» **Work instructions**:
Leave the pictures out and print every record below exactly as it stands.

» **Material for the task**:
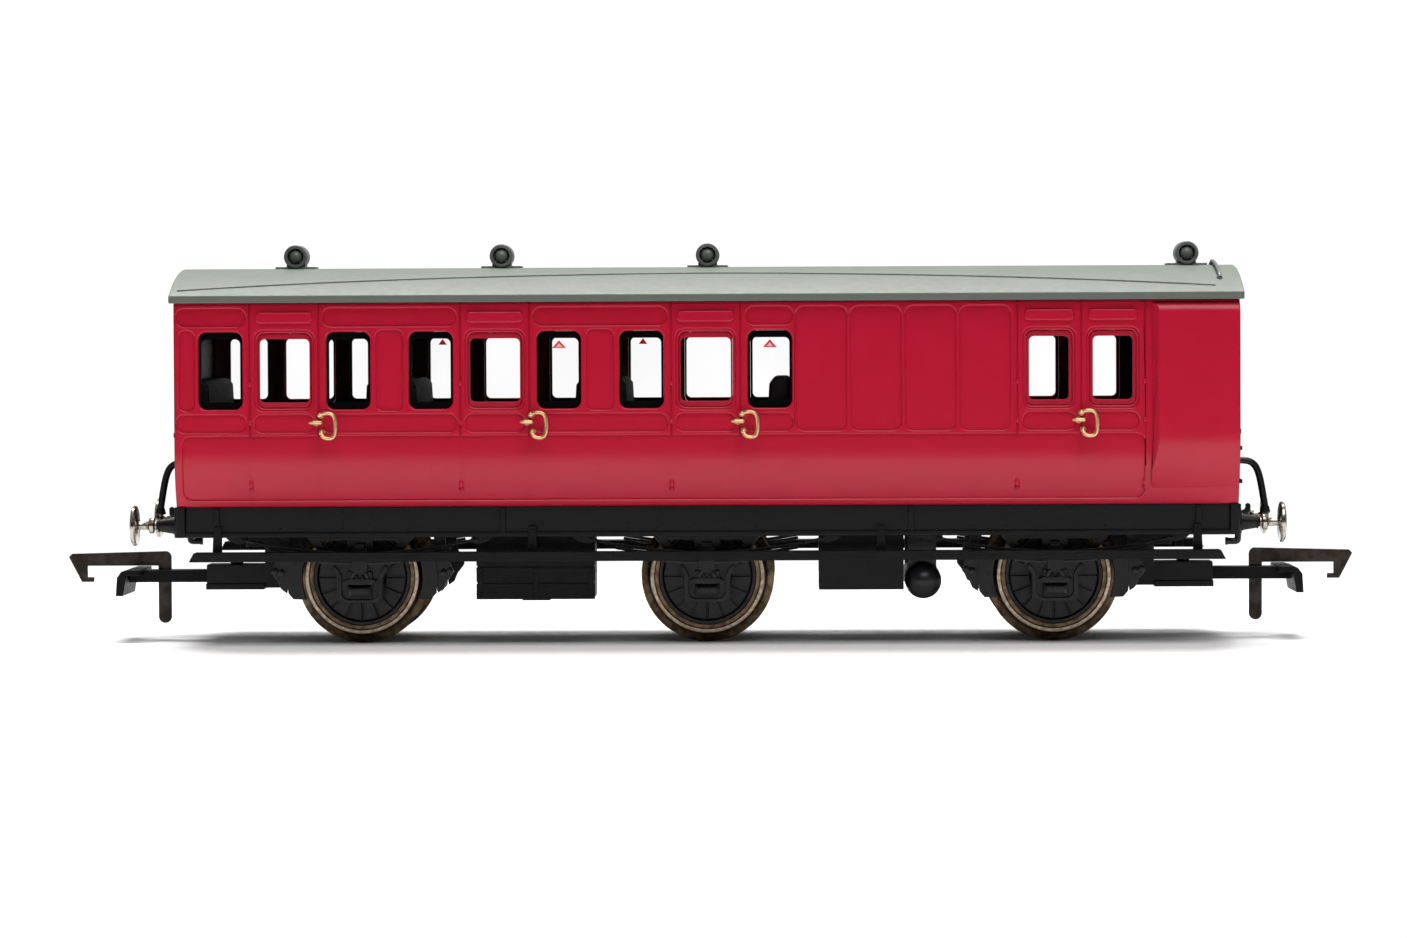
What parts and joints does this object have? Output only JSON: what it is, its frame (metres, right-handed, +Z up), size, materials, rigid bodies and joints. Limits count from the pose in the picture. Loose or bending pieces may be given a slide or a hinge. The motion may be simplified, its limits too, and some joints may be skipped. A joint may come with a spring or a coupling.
{
  "type": "scale model six-wheel brake third passenger coach",
  "caption": "Ready-to-run scale model of a panelled six-wheel passenger coach with a guard's compartment, turning wheels and lifting hook couplings.",
  "frame": {"origin": "middle of the coach between its sides and its coupling hooks, on the plane that the wheel flanges stand on", "axes": "+X to the guard's end, -Y to the near side, +Z up"},
  "size_m": [0.1584, 0.035, 0.0486],
  "materials": {
    "crimson_body": "satin, printed lining none",
    "roof_grey": "matt",
    "black_plastic": "satin",
    "window_black": "satin",
    "droplight_red": "satin",
    "clear_glazing": "gloss",
    "steel_ballast": "bare",
    "seat_brown": "matt",
    "brass_handles": "polished",
    "blackened_nickel": "dark polished",
    "bright_nickel": "polished",
    "wheel_black": "satin"
  },
  "bodies": {
    "coach": {"near_side": "crimson_body", "far_side": "crimson_body", "compartment_end": "black_plastic", "guards_end": "black_plastic", "near_ducket": "crimson_body", "far_ducket": "crimson_body", "roof": "roof_grey", "roof_ventilators": "black_plastic", "roof_handrail": "black_plastic", "window_frames": "window_black", "droplight_frames": "droplight_red", "near_glazing": "clear_glazing", "far_glazing": "clear_glazing", "chassis_plate": "black_plastic", "end_stretchers": "black_plastic", "ballast_weight": "steel_ballast", "interior_floor": "seat_brown", "partitions": "seat_brown", "seats": "seat_brown", "door_handles": "brass_handles", "grab_handles": "brass_handles", "near_solebar": "black_plastic", "far_solebar": "black_plastic", "near_footboard": "black_plastic", "far_footboard": "black_plastic", "near_axleguards": "black_plastic", "far_axleguards": "black_plastic", "near_springs": "black_plastic", "far_springs": "black_plastic", "headstocks": "black_plastic", "buffer_housings": "black_plastic", "buffers": "bright_nickel", "draw_hooks": "blackened_nickel", "brake_pipes": "black_plastic", "steam_pipes": "black_plastic", "battery_box": "black_plastic", "equipment_box": "black_plastic", "gas_cylinder": "black_plastic", "brake_gear": "black_plastic", "coupling_pockets": "black_plastic", "coupling_bars": "black_plastic"},
    "compartment_wheels": {"compartment_wheelset": "blackened_nickel", "compartment_wheel_centres": "wheel_black"},
    "middle_wheels": {"middle_wheelset": "blackened_nickel", "middle_wheel_centres": "wheel_black"},
    "guards_wheels": {"guards_wheelset": "blackened_nickel", "guards_wheel_centres": "wheel_black"},
    "compartment_coupling": {"compartment_hook": "blackened_nickel"},
    "guards_coupling": {"guards_hook": "blackened_nickel"}
  },
  "joints": [
    {"name": "compartment_wheels_turn", "type": "hinge", "parent": "coach", "child": "compartment_wheels", "pos_m": [-0.042, 0, 0.0081], "axis": [0, 1, 0], "continuous": true},
    {"name": "middle_wheels_turn", "type": "hinge", "parent": "coach", "child": "middle_wheels", "pos_m": [0, 0, 0.0081], "axis": [0, 1, 0], "continuous": true},
    {"name": "guards_wheels_turn", "type": "hinge", "parent": "coach", "child": "guards_wheels", "pos_m": [0.042, 0, 0.0081], "axis": [0, 1, 0], "continuous": true},
    {"name": "compartment_hook_lift", "type": "hinge", "parent": "coach", "child": "compartment_coupling", "pos_m": [-0.0674, 0, 0.0079], "axis": [0, 1, 0], "range_deg": [0, 20]},
    {"name": "guards_hook_lift", "type": "hinge", "parent": "coach", "child": "guards_coupling", "pos_m": [0.0674, 0, 0.0079], "axis": [0, -1, 0], "range_deg": [0, 20]}
  ]
}
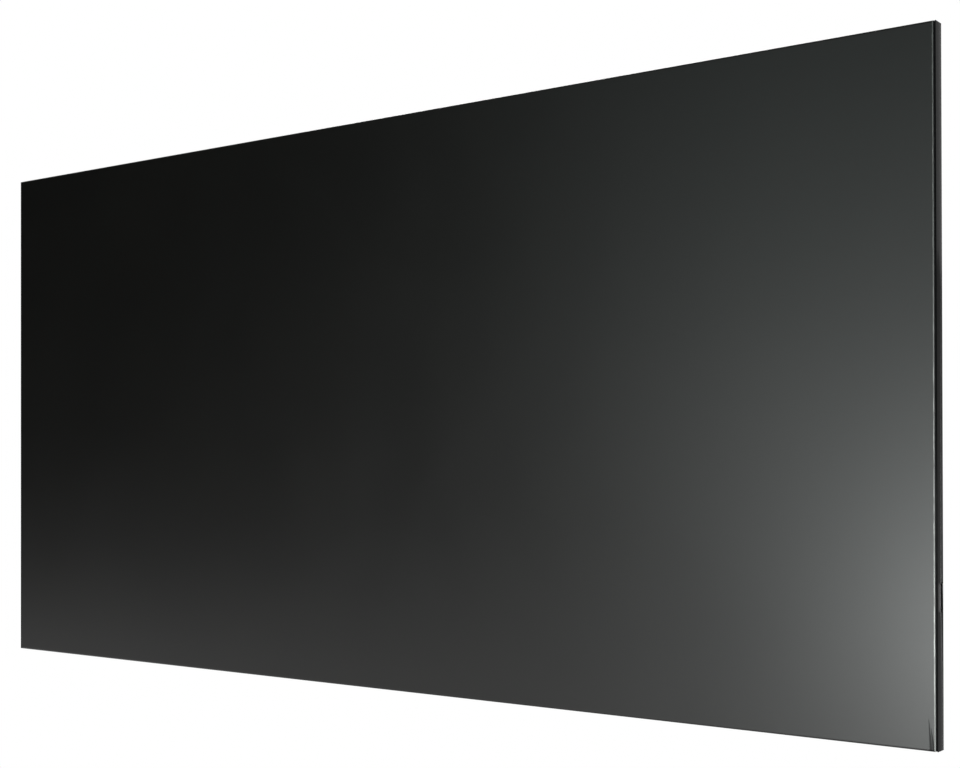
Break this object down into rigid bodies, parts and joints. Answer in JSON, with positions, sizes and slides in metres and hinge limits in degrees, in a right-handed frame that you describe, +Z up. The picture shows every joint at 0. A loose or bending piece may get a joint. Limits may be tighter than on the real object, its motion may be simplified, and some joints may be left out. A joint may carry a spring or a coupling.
{
  "type": "infrared panel heater",
  "caption": "Flat wall-hung infrared panel heater: black radiant plate in a slim mitred frame, keyhole hanging rails and a cable gland on the back.",
  "frame": {"origin": "middle of the upper hanging rail's wall face, on the wall plane", "axes": "+X along the panel's width to the viewer's right, +Y into the wall (the radiant plate faces -Y), +Z up"},
  "size_m": [1.2, 0.0361, 0.6],
  "materials": {
    "plate_coating": "satin",
    "frame_black": "satin",
    "bare_aluminium": "satin",
    "zinc_plated_steel": "satin",
    "galvanised_steel": "satin",
    "cable_sheath": "matte",
    "foil": "polished",
    "insulation": "matte",
    "black_plastic": "satin",
    "seal_rubber": "matte",
    "terminal_ceramic": "satin",
    "lead_brown": "satin",
    "lead_blue": "satin",
    "lead_green": "satin"
  },
  "bodies": {
    "root": {"front_plate": "plate_coating", "frame_top": "frame_black", "frame_right": "frame_black", "frame_bottom": "frame_black", "frame_left": "frame_black", "corner_key_top_right": "bare_aluminium", "corner_key_bottom_right": "bare_aluminium", "corner_key_bottom_left": "bare_aluminium", "corner_key_top_left": "bare_aluminium", "grub_screw_top_right_1": "zinc_plated_steel", "grub_screw_top_right_2": "zinc_plated_steel", "grub_screw_bottom_right_1": "zinc_plated_steel", "grub_screw_bottom_right_2": "zinc_plated_steel", "grub_screw_bottom_left_1": "zinc_plated_steel", "grub_screw_bottom_left_2": "zinc_plated_steel", "grub_screw_top_left_1": "zinc_plated_steel", "grub_screw_top_left_2": "zinc_plated_steel", "heating_cable": "cable_sheath", "reflector_foil": "foil", "insulation_board": "insulation", "back_cover": "galvanised_steel", "cover_screw_1": "zinc_plated_steel", "cover_screw_2": "zinc_plated_steel", "cover_screw_3": "zinc_plated_steel", "cover_screw_4": "zinc_plated_steel", "cover_screw_5": "zinc_plated_steel", "cover_screw_6": "zinc_plated_steel", "cover_screw_7": "zinc_plated_steel", "cover_screw_8": "zinc_plated_steel", "cover_screw_9": "zinc_plated_steel", "cover_screw_10": "zinc_plated_steel", "hanging_rail_upper": "galvanised_steel", "hanging_rail_lower": "galvanised_steel", "rail_rivet_upper_1": "bare_aluminium", "rail_rivet_upper_2": "bare_aluminium", "rail_rivet_upper_3": "bare_aluminium", "rail_rivet_upper_4": "bare_aluminium", "rail_rivet_lower_1": "bare_aluminium", "rail_rivet_lower_2": "bare_aluminium", "rail_rivet_lower_3": "bare_aluminium", "rail_rivet_lower_4": "bare_aluminium", "junction_box": "black_plastic", "box_seal": "seal_rubber", "box_lid": "black_plastic", "lid_screw_1": "zinc_plated_steel", "lid_screw_2": "zinc_plated_steel", "box_rivet_1": "bare_aluminium", "box_rivet_2": "bare_aluminium", "gland_body": "black_plastic", "gland_cap_nut": "black_plastic", "gland_lock_nut": "black_plastic", "terminal_block": "terminal_ceramic", "thermal_cutout": "bare_aluminium", "cutout_lead": "lead_brown", "live_lead": "lead_brown", "neutral_lead": "lead_blue", "earth_lead": "lead_green", "earth_screw": "zinc_plated_steel"}
  },
  "joints": []
}
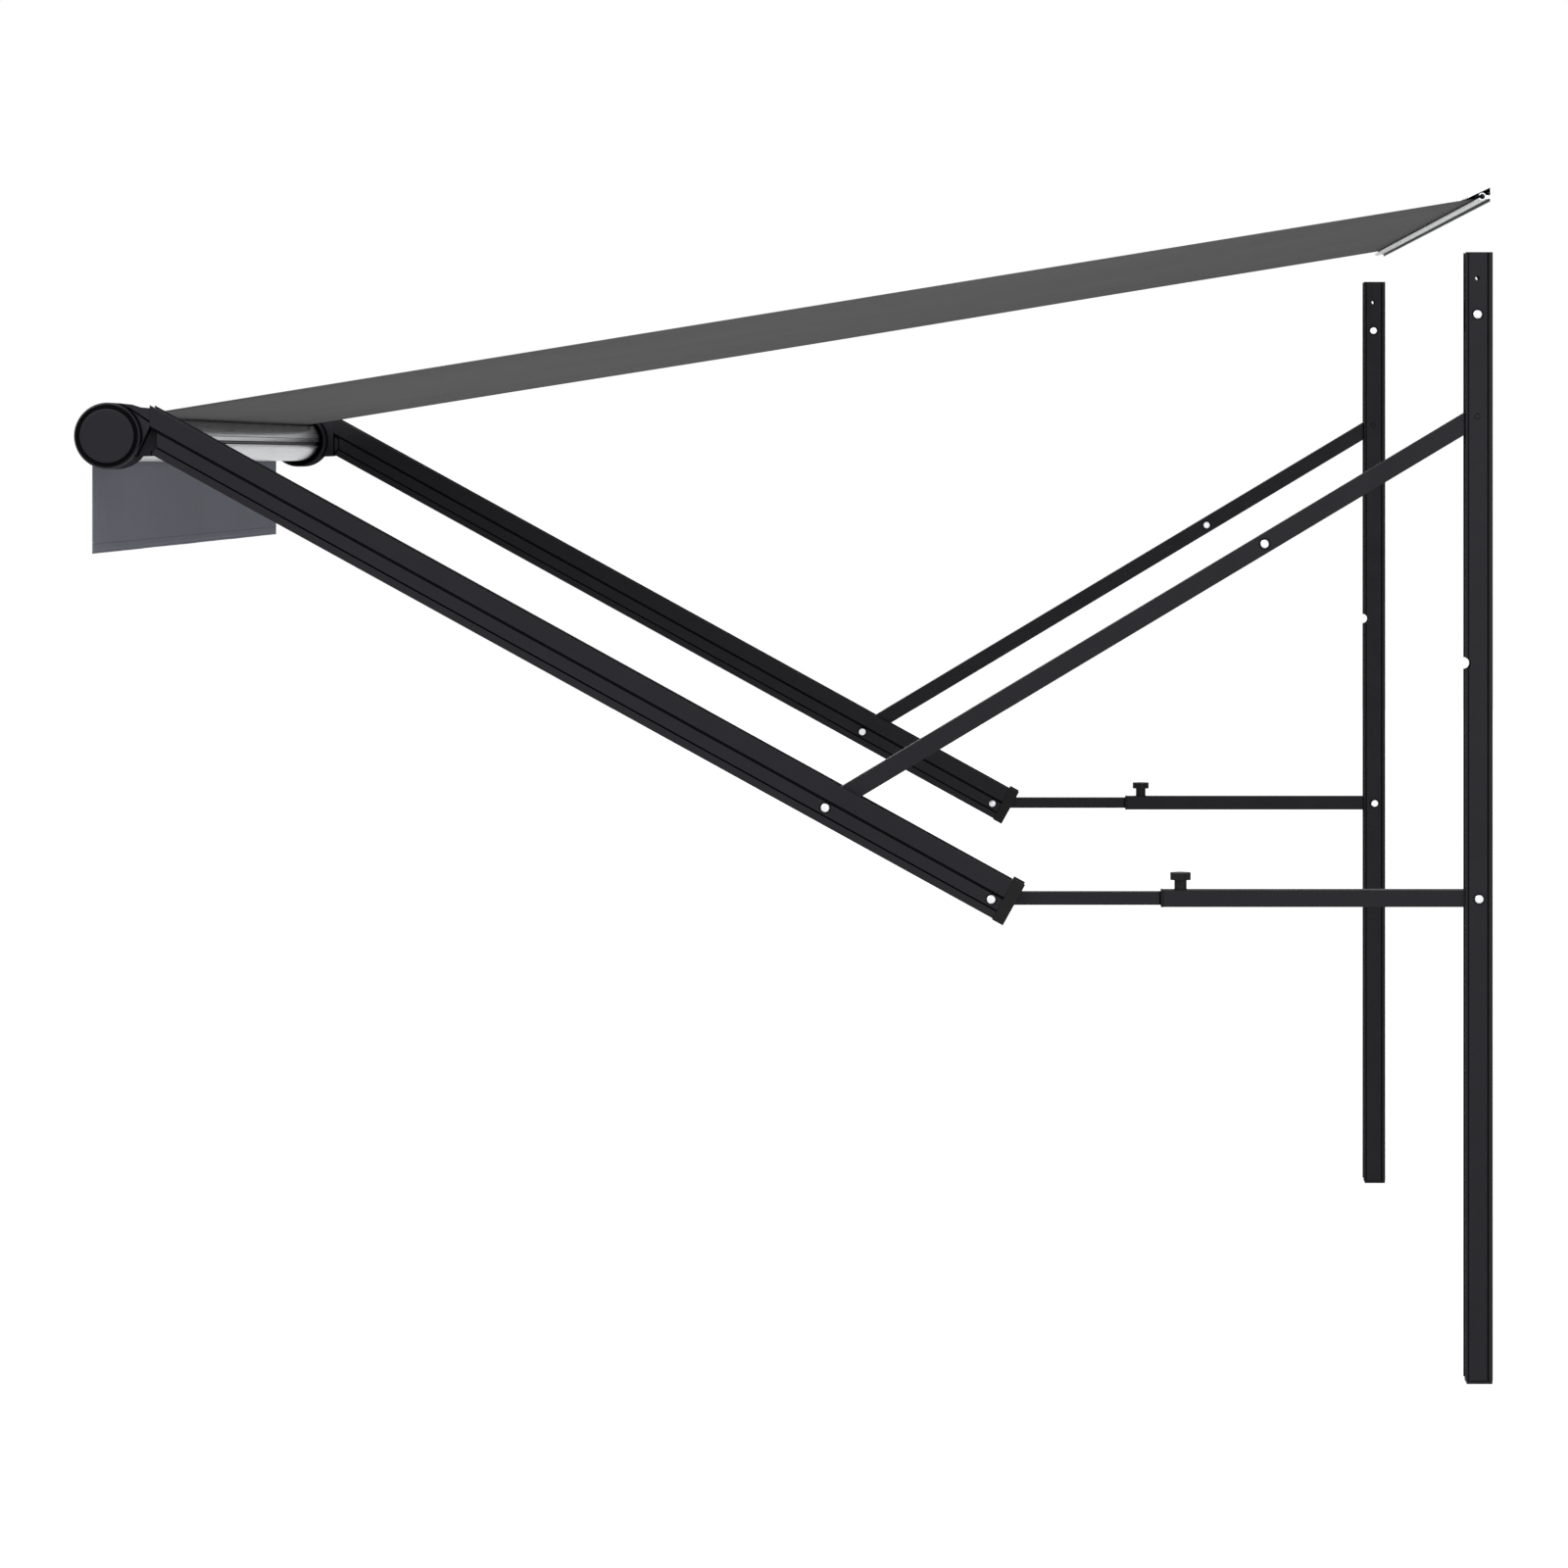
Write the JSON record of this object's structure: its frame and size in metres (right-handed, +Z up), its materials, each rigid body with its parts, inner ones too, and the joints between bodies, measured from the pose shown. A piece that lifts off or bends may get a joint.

» **Solution for this task**:
What parts and joints does this object have? Output only JSON: what it is, its frame (metres, right-handed, +Z up), size, materials, rigid bodies and joints. Limits count from the pose in the picture. Loose or bending pieces may be given a slide or a hinge. The motion may be simplified, its limits too, and some joints may be skipped. A joint may come with a spring or a coupling.
{
  "type": "scale model six-wheel brake third passenger coach",
  "caption": "Ready-to-run scale model of a panelled six-wheel passenger coach with a guard's compartment, turning wheels and lifting hook couplings.",
  "frame": {"origin": "middle of the coach between its sides and its coupling hooks, on the plane that the wheel flanges stand on", "axes": "+X to the guard's end, -Y to the near side, +Z up"},
  "size_m": [0.1584, 0.035, 0.0486],
  "materials": {
    "crimson_body": "satin, printed lining none",
    "roof_grey": "matt",
    "black_plastic": "satin",
    "window_black": "satin",
    "droplight_red": "satin",
    "clear_glazing": "gloss",
    "steel_ballast": "bare",
    "seat_brown": "matt",
    "brass_handles": "polished",
    "blackened_nickel": "dark polished",
    "bright_nickel": "polished",
    "wheel_black": "satin"
  },
  "bodies": {
    "coach": {"near_side": "crimson_body", "far_side": "crimson_body", "compartment_end": "black_plastic", "guards_end": "black_plastic", "near_ducket": "crimson_body", "far_ducket": "crimson_body", "roof": "roof_grey", "roof_ventilators": "black_plastic", "roof_handrail": "black_plastic", "window_frames": "window_black", "droplight_frames": "droplight_red", "near_glazing": "clear_glazing", "far_glazing": "clear_glazing", "chassis_plate": "black_plastic", "end_stretchers": "black_plastic", "ballast_weight": "steel_ballast", "interior_floor": "seat_brown", "partitions": "seat_brown", "seats": "seat_brown", "door_handles": "brass_handles", "grab_handles": "brass_handles", "near_solebar": "black_plastic", "far_solebar": "black_plastic", "near_footboard": "black_plastic", "far_footboard": "black_plastic", "near_axleguards": "black_plastic", "far_axleguards": "black_plastic", "near_springs": "black_plastic", "far_springs": "black_plastic", "headstocks": "black_plastic", "buffer_housings": "black_plastic", "buffers": "bright_nickel", "draw_hooks": "blackened_nickel", "brake_pipes": "black_plastic", "steam_pipes": "black_plastic", "battery_box": "black_plastic", "equipment_box": "black_plastic", "gas_cylinder": "black_plastic", "brake_gear": "black_plastic", "coupling_pockets": "black_plastic", "coupling_bars": "black_plastic"},
    "compartment_wheels": {"compartment_wheelset": "blackened_nickel", "compartment_wheel_centres": "wheel_black"},
    "middle_wheels": {"middle_wheelset": "blackened_nickel", "middle_wheel_centres": "wheel_black"},
    "guards_wheels": {"guards_wheelset": "blackened_nickel", "guards_wheel_centres": "wheel_black"},
    "compartment_coupling": {"compartment_hook": "blackened_nickel"},
    "guards_coupling": {"guards_hook": "blackened_nickel"}
  },
  "joints": [
    {"name": "compartment_wheels_turn", "type": "hinge", "parent": "coach", "child": "compartment_wheels", "pos_m": [-0.042, 0, 0.0081], "axis": [0, 1, 0], "continuous": true},
    {"name": "middle_wheels_turn", "type": "hinge", "parent": "coach", "child": "middle_wheels", "pos_m": [0, 0, 0.0081], "axis": [0, 1, 0], "continuous": true},
    {"name": "guards_wheels_turn", "type": "hinge", "parent": "coach", "child": "guards_wheels", "pos_m": [0.042, 0, 0.0081], "axis": [0, 1, 0], "continuous": true},
    {"name": "compartment_hook_lift", "type": "hinge", "parent": "coach", "child": "compartment_coupling", "pos_m": [-0.0674, 0, 0.0079], "axis": [0, 1, 0], "range_deg": [0, 20]},
    {"name": "guards_hook_lift", "type": "hinge", "parent": "coach", "child": "guards_coupling", "pos_m": [0.0674, 0, 0.0079], "axis": [0, -1, 0], "range_deg": [0, 20]}
  ]
}
Break this object down into rigid bodies, parts and joints. Answer in JSON, with positions, sizes and slides in metres and hinge limits in degrees, in a right-handed frame that you describe, +Z up. The picture shows every joint at 0. A loose or bending piece may get a joint. Limits may be tighter than on the real object, its motion may be simplified, and some joints may be left out. A joint may carry a spring or a coupling.
{
  "type": "infrared panel heater",
  "caption": "Flat wall-hung infrared panel heater: black radiant plate in a slim mitred frame, keyhole hanging rails and a cable gland on the back.",
  "frame": {"origin": "middle of the upper hanging rail's wall face, on the wall plane", "axes": "+X along the panel's width to the viewer's right, +Y into the wall (the radiant plate faces -Y), +Z up"},
  "size_m": [1.2, 0.0361, 0.6],
  "materials": {
    "plate_coating": "satin",
    "frame_black": "satin",
    "bare_aluminium": "satin",
    "zinc_plated_steel": "satin",
    "galvanised_steel": "satin",
    "cable_sheath": "matte",
    "foil": "polished",
    "insulation": "matte",
    "black_plastic": "satin",
    "seal_rubber": "matte",
    "terminal_ceramic": "satin",
    "lead_brown": "satin",
    "lead_blue": "satin",
    "lead_green": "satin"
  },
  "bodies": {
    "root": {"front_plate": "plate_coating", "frame_top": "frame_black", "frame_right": "frame_black", "frame_bottom": "frame_black", "frame_left": "frame_black", "corner_key_top_right": "bare_aluminium", "corner_key_bottom_right": "bare_aluminium", "corner_key_bottom_left": "bare_aluminium", "corner_key_top_left": "bare_aluminium", "grub_screw_top_right_1": "zinc_plated_steel", "grub_screw_top_right_2": "zinc_plated_steel", "grub_screw_bottom_right_1": "zinc_plated_steel", "grub_screw_bottom_right_2": "zinc_plated_steel", "grub_screw_bottom_left_1": "zinc_plated_steel", "grub_screw_bottom_left_2": "zinc_plated_steel", "grub_screw_top_left_1": "zinc_plated_steel", "grub_screw_top_left_2": "zinc_plated_steel", "heating_cable": "cable_sheath", "reflector_foil": "foil", "insulation_board": "insulation", "back_cover": "galvanised_steel", "cover_screw_1": "zinc_plated_steel", "cover_screw_2": "zinc_plated_steel", "cover_screw_3": "zinc_plated_steel", "cover_screw_4": "zinc_plated_steel", "cover_screw_5": "zinc_plated_steel", "cover_screw_6": "zinc_plated_steel", "cover_screw_7": "zinc_plated_steel", "cover_screw_8": "zinc_plated_steel", "cover_screw_9": "zinc_plated_steel", "cover_screw_10": "zinc_plated_steel", "hanging_rail_upper": "galvanised_steel", "hanging_rail_lower": "galvanised_steel", "rail_rivet_upper_1": "bare_aluminium", "rail_rivet_upper_2": "bare_aluminium", "rail_rivet_upper_3": "bare_aluminium", "rail_rivet_upper_4": "bare_aluminium", "rail_rivet_lower_1": "bare_aluminium", "rail_rivet_lower_2": "bare_aluminium", "rail_rivet_lower_3": "bare_aluminium", "rail_rivet_lower_4": "bare_aluminium", "junction_box": "black_plastic", "box_seal": "seal_rubber", "box_lid": "black_plastic", "lid_screw_1": "zinc_plated_steel", "lid_screw_2": "zinc_plated_steel", "box_rivet_1": "bare_aluminium", "box_rivet_2": "bare_aluminium", "gland_body": "black_plastic", "gland_cap_nut": "black_plastic", "gland_lock_nut": "black_plastic", "terminal_block": "terminal_ceramic", "thermal_cutout": "bare_aluminium", "cutout_lead": "lead_brown", "live_lead": "lead_brown", "neutral_lead": "lead_blue", "earth_lead": "lead_green", "earth_screw": "zinc_plated_steel"}
  },
  "joints": []
}
Write the JSON record of this object's structure: its frame and size in metres (right-handed, +Z up), its materials, each rigid body with its parts, inner ones too, and the joints between bodies, measured from the pose shown. A piece that lifts off or bends may get a joint.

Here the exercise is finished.